Belgian refugees at Ostende (1914)

 

It was my turn to be ‘up’ this evening. I had submitted the latest draft of the third chapter of what I intend will be a saga about Europe in the 20th century. War is therefore never far away. The first chapters are set in Belgium in the first days and months of the 1914-18 war, a forgotten period before trenches were dug and when troop movements were still fluid. It was nevertheless a beginning (if not the beginning) of modern warfare, with its emphasis on propaganda, media attention on atrocities and the wholescale involvement of civilian populations. Nobody now remembers, of course, but Europe’s first major refugee crisis was the exodus of Belgians in August/September 1914.  I’d say my fellow scribes’ comments were roughly evenly balanced between the positive and the negative (though all, of course, were constructive) and so I felt that, notwithstanding the demands of the ‘day job’ at the moment, this was encouraging. I am being hugely ambitious, but what I want/hope to do is something like what great writers, such as Frank Norris (The Octopus, The Pit) and Theodore Dreiser (An American Tragedy, The Financier), did; telling the story of how America came into being and how it evolved, using the so-called naturalist method: ‘portraying characters whose value lies not in their moral code, but in their persistence against all obstacles.’   (Wikipedia) It may turn out that I am being hopelessly over-ambitious and, personally, I may well fall flat on my face, but I do hope that such a European literature comes into being. It certainly should.

Quantum of plot

 

We went to see the latest Bond movie, Quantum of Solace. The reviews have been so consistently bad that we were, if anything, slightly pleasantly surprised. All the emphasis is on action, to such an extent that the plot becomes largely irrelevant, and the film rattles along alarmingly like an express train on a branch line.

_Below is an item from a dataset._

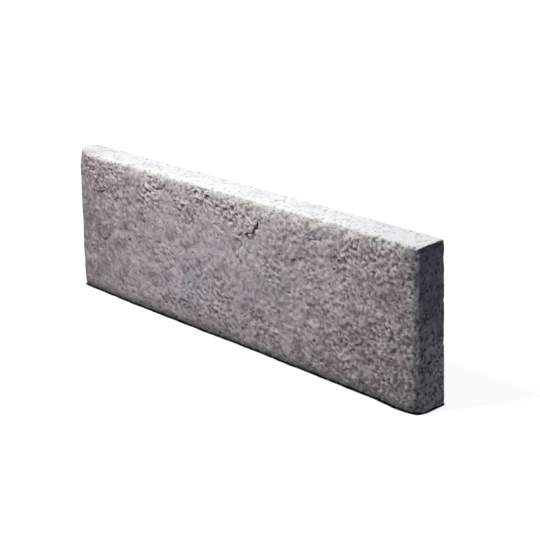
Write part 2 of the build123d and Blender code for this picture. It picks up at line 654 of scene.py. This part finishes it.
# Patches of the rock face: place, half width, half height, colour and strength
patches = [
    (238, 128, 24, 30, slate, 0.75),
    (392, 98, 28, 18, slate, 0.60),
    (340, 60, 18, 14, slate, 0.65),
    (600, 95, 110, 150, umber, 0.88),
    (490, 120, 70, 60, umber, 0.25),
    # The next two umber patches are painted shade along the foot
    (400, 190, 210, 38, umber, 0.78),
    (305, 190, 340, 30, umber, 0.55),
    (305, 2, 340, 15, beige, 0.50),
    (360, 2, 120, 22, sand, 0.60),
    (510, 2, 90, 12, sand, 0.45),
    (40, 10, 90, 40, umber, 0.60),
    (270, 125, 130, 60, plum, 0.35),
    (490, 73, 36, 26, plum, 0.40),
    (490, 46, 30, 20, umber, 0.30),
    (5, 95, 110, 170, umber, 0.70),
    (60, 128, 40, 28, plum, 0.30),
    (330, 20, 90, 22, beige, 0.45),
    (100, 24, 90, 24, umber, 0.25),
    (140, 26, 80, 22, beige, 0.30),
    (242, 34, 50, 20, beige, 0.35),
    (515, 145, 100, 55, umber, 0.60),
    # The next two patches are painted shade along the foot
    (580, 182, 62, 36, crevice_shade, 0.50),
    (160, 192, 110, 26, crevice_shade, 0.30),
    (110, 55, 60, 30, umber, 0.20),
    (430, 48, 60, 40, umber, 0.22),
]


def rock_colour(nodes, place, patterns, speckled):
    """The rock face: mauve-grey with patches, mottled by finer and finer patterns."""
    mottle, grain, speck, drift = patterns
    face = nodes.touch(mauve, drift, 0.42, 0.62, 0.30, plum)
    face = nodes.touch(face, drift, 0.48, 0.34, 0.35, umber)
    for along, down, half_width, half_height, colour, strength in patches:
        offset = nodes.vector("SUBTRACT", place, (left + along, 0, top - down))
        offset = nodes.vector("MULTIPLY", offset, (1 / half_width, 0, 1 / half_height))
        wander = nodes.span(mottle, 0.3, 0.7, -0.45, 0.45)
        ragged = nodes.math("ADD", nodes.distance(offset), wander)
        face = nodes.touch(face, ragged, 1.1, 0.3, strength, colour)
    for pattern, start, end, strength, colour in (
        (mottle, 0.49, 0.34, 0.74, umber),
        (mottle, 0.51, 0.66, 0.40, fleck_and_highlight_colour),
        (grain, 0.50, 0.38, 0.38, umber),
        (grain, 0.50, 0.62, 0.38, fleck_and_highlight_colour),
        (speck, 0.43, 0.30, 0.28, soot_and_pit_shade),
        (speck, 0.54, 0.68, 0.22, fleck_and_highlight_colour),
    ):
        face = nodes.touch(face, pattern, start, end, strength, colour)
    grit = nodes.math("MULTIPLY", speckled, nodes.span(speck, 0.46, 0.36, 0, 0.60))
    return nodes.mix(grit, face, soot_and_pit_shade)


def bare_colour(nodes, patterns, speckled):
    """The other sides: pale concrete, dull and darkened by painted shade in places, with dark
    specks.
    """
    mottle, grain, speck, _ = patterns
    # Painted shade on the sides, mixed with duller concrete
    bare = nodes.mix(nodes.carried("dull_and_shade"), concrete, dull_shaded_concrete)
    bare = nodes.mix(nodes.carried("rim"), bare, rim_colour)
    # Painted shade along the foot and the right arris
    bare = nodes.mix(nodes.carried("edge_shade"), bare, edge_shade_grey)
    for pattern, start, end, strength, colour in (
        (grain, 0.52, 0.38, 0.45, soot_and_pit_shade),
        (grain, 0.52, 0.64, 0.24, concrete),
        (speck, 0.44, 0.34, 0.70, soot_and_pit_shade),
    ):
        grit = nodes.math("MULTIPLY", speckled, nodes.span(pattern, start, end, 0, strength))
        bare = nodes.mix(grit, bare, colour)
    bare = nodes.touch(bare, speck, 0.44, 0.30, 0.40, soot_and_pit_shade)
    return nodes.touch(bare, mottle, 0.52, 0.36, 0.18, dull_shaded_concrete)


def stone_material():
    """Cast stone: coloured on the rock face, and bare concrete elsewhere."""
    material = bpy.data.materials.new("cast_stone")
    material.use_nodes = True
    nodes = Nodes(material.node_tree)
    place = nodes.add("ShaderNodeTexCoord", output=3)
    place = nodes.vector("MULTIPLY", place, (1 / MM,) * 3)
    drawn = nodes.vector("MULTIPLY", place, tuple(drawn_out))
    mottle = nodes.noise(drawn, *mottle_pattern)
    grain = nodes.noise(drawn, *grain_pattern)
    speck = nodes.noise(drawn, *speck_pattern)
    drift = nodes.noise(place, *drift_pattern)
    patterns = (mottle, grain, speck, drift)

    speckled = nodes.carried("speckled")
    face = rock_colour(nodes, place, patterns, speckled)
    bare = bare_colour(nodes, patterns, speckled)
    pigment, fine = nodes.carried("pigment"), nodes.carried("fine")
    colour = nodes.mix(pigment, bare, face)
    # Painted shade in the hollows of the relief
    colour = nodes.touch(colour, fine, 0.0, -0.55, 0.66, crevice_shade)
    # Painted highlight on the raised relief
    proud_highlight = nodes.math("MULTIPLY", pigment, nodes.span(fine, 0.02, 0.40, 0, 0.45))
    colour = nodes.mix(proud_highlight, colour, fleck_and_highlight_colour)
    # Painted shade in the pits and dents
    colour = nodes.touch(colour, nodes.carried("pit_shade"), 0.2, 1.2, 0.70, soot_and_pit_shade)
    # Painted shadow under the foot of the rock face
    colour = nodes.mix(nodes.math("MULTIPLY", nodes.carried("foot"), 0.95), colour, foot_shadow_black)

    grains = nodes.math("MULTIPLY", grain, grain_share)
    specks = nodes.math("MULTIPLY", speck, speck_share)
    bump = nodes.add(
        "ShaderNodeBump",
        {
            "Height": nodes.math("ADD", grains, specks),
            "Strength": bump_strength,
            "Distance": bump_height * MM,
        },
    )
    shader = nodes.add(
        "ShaderNodeBsdfPrincipled",
        {"Base Color": colour, "Roughness": 0.92, "Specular IOR Level": 0.15, "Normal": bump},
    )
    nodes.add("ShaderNodeOutputMaterial", {"Surface": shader})
    return material


def floor_material():
    """A pale floor that looks white, with the block's shadow, and throws little light up."""
    material = bpy.data.materials.new("floor")
    material.use_nodes = True
    nodes = Nodes(material.node_tree)
    away = nodes.distance(nodes.add("ShaderNodeTexCoord", output=3))
    # Ambient occlusion darkens the floor beside the block: a painted contact shadow
    openness = nodes.add("ShaderNodeAmbientOcclusion", {"Distance": 5.5 * MM}, output=1, samples=16)
    clear = nodes.span(openness, 0.66, 0.86)
    level = nodes.math("MULTIPLY", clear, nodes.span(away, 0.35, 1.00, 0.85, 1.0))
    glow = nodes.add("ShaderNodeEmission", {"Color": (1, 1, 1, 1), "Strength": level})
    catch = nodes.add("ShaderNodeBsdfDiffuse", {"Color": nodes.math("MULTIPLY", clear, 0.25)})
    dim = nodes.add("ShaderNodeBsdfDiffuse", {"Color": (0.14, 0.14, 0.145, 1)})
    bright = nodes.add("ShaderNodeAddShader", {0: glow, 1: catch})
    surface = nodes.add("ShaderNodeMixShader", {0: nodes.seen(), 1: dim, 2: bright})
    nodes.add("ShaderNodeOutputMaterial", {"Surface": surface})
    return material


def make_lintel():
    """The dressed block, which stands in for the casting."""
    points, squares, values = dress_block()
    piece = add_mesh("dressed_lintel", points, squares, values)
    thin_out(piece, triangle_budget)
    piece.data.materials.append(stone_material())
    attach(piece, "root")
    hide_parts("lintel")


def make_floor():
    """The floor, in metres, a hair below the soffit."""
    reach, clearance = 12.0, 0.1 * MM
    level = soffit * MM - clearance
    corners = [(-reach, -reach), (reach, -reach), (reach, reach), (-reach, reach)]
    mesh = bpy.data.meshes.new("floor")
    mesh.from_pydata([(x, y, level) for x, y in corners], [], [(0, 1, 2, 3)])
    mesh.materials.append(floor_material())
    floor = bpy.data.objects.new("floor", mesh)
    bpy.context.scene.collection.objects.link(floor)


def make_world():
    """White where it is seen, and a dim cool fill where it lights the block."""
    world = bpy.data.worlds.new("studio")
    world.use_nodes = True
    nodes = Nodes(world.node_tree)
    fill = nodes.add("ShaderNodeBackground", {"Color": (0.78, 0.87, 1.0, 1), "Strength": 0.13})
    white = nodes.add("ShaderNodeBackground", {"Color": (1, 1, 1, 1), "Strength": 1.0})
    surface = nodes.add("ShaderNodeMixShader", {0: nodes.seen(), 1: fill, 2: white})
    nodes.add("ShaderNodeOutputWorld", {"Surface": surface})
    bpy.context.scene.world = world


def make_lamp(name, place, target, size, power, colour):
    """A round lamp that faces its target. Its size is in metres and its power in watts."""
    lamp = bpy.data.lights.new(name, "AREA")
    lamp.shape = "DISK"
    lamp.size = size
    lamp.energy = power
    lamp.color = colour
    piece = bpy.data.objects.new(name, lamp)
    piece.location = place
    piece.rotation_euler = (Vector(target) - Vector(place)).to_track_quat("-Z", "Y").to_euler()
    bpy.context.scene.collection.objects.link(piece)


def make_camera():
    """The camera, where the outline in the photograph puts it.

    The photograph's width and its focal length are in pixels.
    """
    place = (1.2394, -1.0459, 0.6611)
    turn, dip, roll = radians(48.523), radians(19.564), radians(-2.439)
    photo_width, photo_focal = 540, 1442.8
    camera = bpy.data.cameras.new("camera")
    camera.sensor_width = 36.0
    camera.lens = camera.sensor_width * photo_focal / photo_width
    camera.clip_start, camera.clip_end = 0.05, 50.0
    piece = bpy.data.objects.new("camera", camera)
    aim = Matrix.Rotation(turn, 4, "Z") @ Matrix.Rotation(radians(90) - dip, 4, "X")
    aim = aim @ Matrix.Rotation(roll, 4, "Z")
    piece.matrix_world = Matrix.Translation(place) @ aim
    bpy.context.scene.collection.objects.link(piece)
    bpy.context.scene.camera = piece


make_camera()
make_lintel()
make_floor()
make_world()
make_lamp("key", (-0.16, -0.60, 1.20), (0.0, 0.0, 0.12), 0.36, 22.0, (1.0, 0.985, 0.97))
make_lamp("side_fill", (0.85, -1.00, 0.45), (0.25, 0.0, 0.09), 0.50, 0.9, (0.88, 0.94, 1.0))
make_lamp("back_fill", (0.30, 0.95, 0.75), (0.0, 0.0, 0.1), 0.50, 6.0, (0.92, 0.96, 1.0))

bpy.context.scene.view_settings.view_transform = "Standard"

The critics say that, by eschewing romance in favour of cynicism, Marc Forster is sawing off the branch he is sitting on, since the Bond franchise has traditionally involved a big dollop of schmalz, but I suspect Ian Fleming would recognise more of his Bond in Daniel Craig than in, say, Roger Moore or Pierce Brosnan.

Timeless Aimard

 

To the Palais de Beaux Arts to hear the Bamberger Symphoniker playing Schönberg, Berg, Varèse and Bartok. The Schönberg (Drei Klavierstücke) and the Bartok (Concerto for piano and orchestra N° 1) were played by the ubiquitous Pierre-Laurent Aimard. He seems timeless and I was surprised, on reading the programme notes, to discover that he is the same age as me, 51. There is more than a little of the Sviatoslav Richter about him, with his close attention to the score, expansive repertoire and apparently effortless pianistic pyrotechnics. How does he do it?